======== INFORMATION SUPPLIED

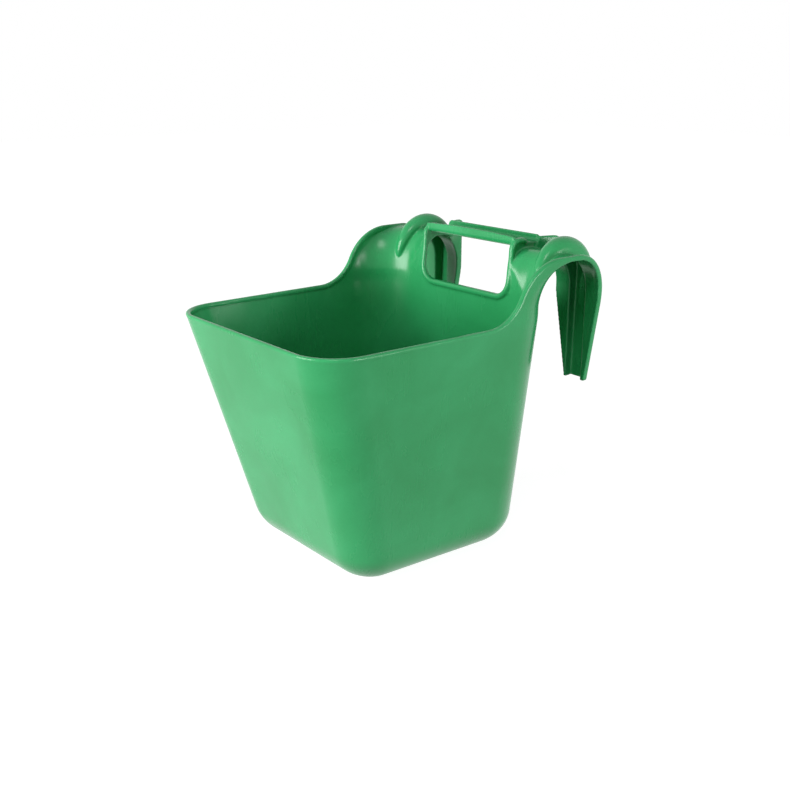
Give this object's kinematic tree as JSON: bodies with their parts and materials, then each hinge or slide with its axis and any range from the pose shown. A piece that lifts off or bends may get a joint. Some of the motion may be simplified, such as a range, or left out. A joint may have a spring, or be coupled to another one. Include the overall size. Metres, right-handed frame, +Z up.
{
  "type": "hook-over feed manger",
  "caption": "Open plastic feed manger with a tapered square tub, a hand opening under a gutter-shaped grip, and hooks at the back that reach over a door or rail.",
  "frame": {"origin": "on the ground, under the middle of the whole outline", "axes": "+Z up, +Y towards the door side where the hooks are, +X to the right-hand side seen from the front"},
  "size_m": [0.2738, 0.3479, 0.3126],
  "materials": {
    "moulding": "glossy"
  },
  "bodies": {
    "root": {"basin": "moulding", "rim": "moulding", "back_panel": "moulding", "grip": "moulding", "shoulder_left": "moulding", "shoulder_right": "moulding", "hook_left": "moulding", "hook_right": "moulding"}
  },
  "joints": []
}
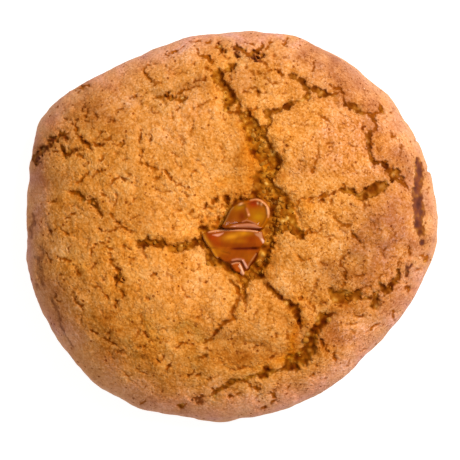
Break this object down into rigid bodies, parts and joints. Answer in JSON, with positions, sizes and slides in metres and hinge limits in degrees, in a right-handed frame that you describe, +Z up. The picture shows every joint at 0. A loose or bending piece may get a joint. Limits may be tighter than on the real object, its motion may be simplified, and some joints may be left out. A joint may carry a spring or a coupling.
{
  "type": "cracked-top biscuit with caramel pieces",
  "caption": "Round domed biscuit with a deeply cracked golden-brown top, and glossy hard caramel set in a crumbly hollow at its centre.",
  "frame": {"origin": "on the underside, below the middle of the biscuit's box", "axes": "+Z up out of the cracked top; +X along the longest way across; +Y towards the end of the long upper fissure"},
  "size_m": [0.075, 0.0708, 0.0196],
  "materials": {
    "crust": "baked biscuit crust, matte, golden brown, cracked",
    "caramel": "hard caramel, glossy, amber, slightly see-through"
  },
  "bodies": {
    "root": {"biscuit": "crust", "caramel_lower": "caramel", "caramel_upper": "caramel"}
  },
  "joints": []
}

================

— YOUR INSTRUCTIONS —
Extract all of the data shown above without alteration.

— THE RESULT —
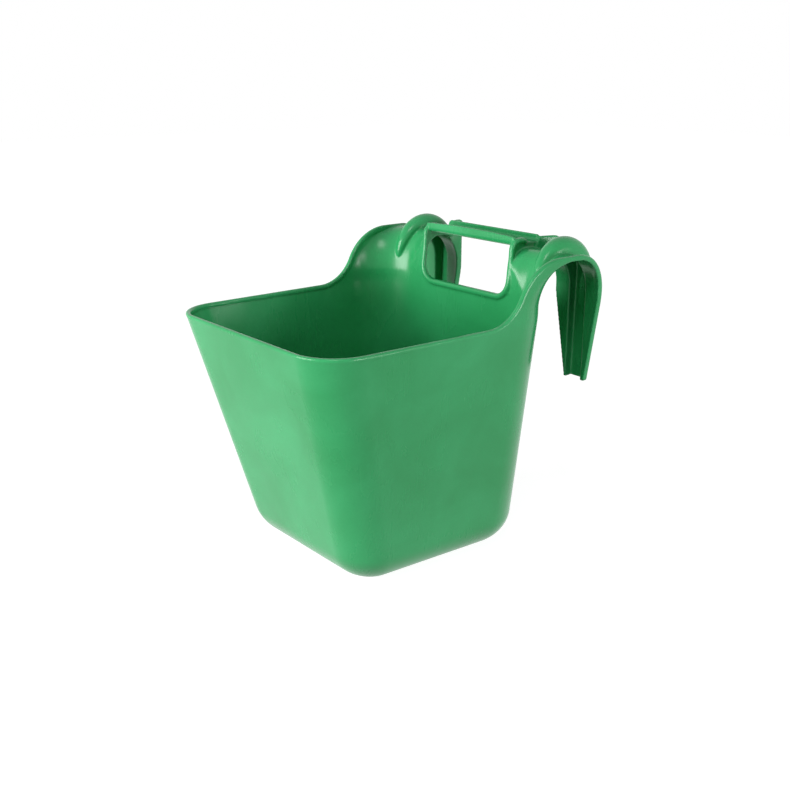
Give this object's kinematic tree as JSON: bodies with their parts and materials, then each hinge or slide with its axis and any range from the pose shown. A piece that lifts off or bends may get a joint. Some of the motion may be simplified, such as a range, or left out. A joint may have a spring, or be coupled to another one. Include the overall size. Metres, right-handed frame, +Z up.
{
  "type": "hook-over feed manger",
  "caption": "Open plastic feed manger with a tapered square tub, a hand opening under a gutter-shaped grip, and hooks at the back that reach over a door or rail.",
  "frame": {"origin": "on the ground, under the middle of the whole outline", "axes": "+Z up, +Y towards the door side where the hooks are, +X to the right-hand side seen from the front"},
  "size_m": [0.2738, 0.3479, 0.3126],
  "materials": {
    "moulding": "glossy"
  },
  "bodies": {
    "root": {"basin": "moulding", "rim": "moulding", "back_panel": "moulding", "grip": "moulding", "shoulder_left": "moulding", "shoulder_right": "moulding", "hook_left": "moulding", "hook_right": "moulding"}
  },
  "joints": []
}
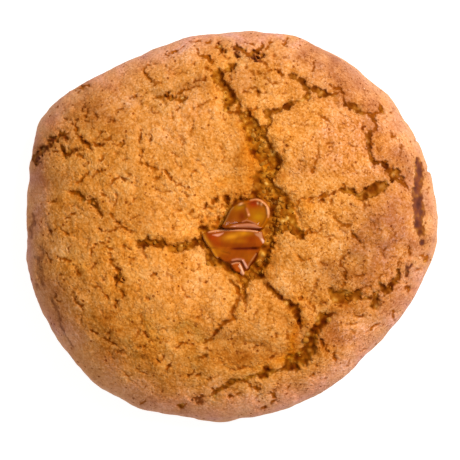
Break this object down into rigid bodies, parts and joints. Answer in JSON, with positions, sizes and slides in metres and hinge limits in degrees, in a right-handed frame that you describe, +Z up. The picture shows every joint at 0. A loose or bending piece may get a joint. Limits may be tighter than on the real object, its motion may be simplified, and some joints may be left out. A joint may carry a spring or a coupling.
{
  "type": "cracked-top biscuit with caramel pieces",
  "caption": "Round domed biscuit with a deeply cracked golden-brown top, and glossy hard caramel set in a crumbly hollow at its centre.",
  "frame": {"origin": "on the underside, below the middle of the biscuit's box", "axes": "+Z up out of the cracked top; +X along the longest way across; +Y towards the end of the long upper fissure"},
  "size_m": [0.075, 0.0708, 0.0196],
  "materials": {
    "crust": "baked biscuit crust, matte, golden brown, cracked",
    "caramel": "hard caramel, glossy, amber, slightly see-through"
  },
  "bodies": {
    "root": {"biscuit": "crust", "caramel_lower": "caramel", "caramel_upper": "caramel"}
  },
  "joints": []
}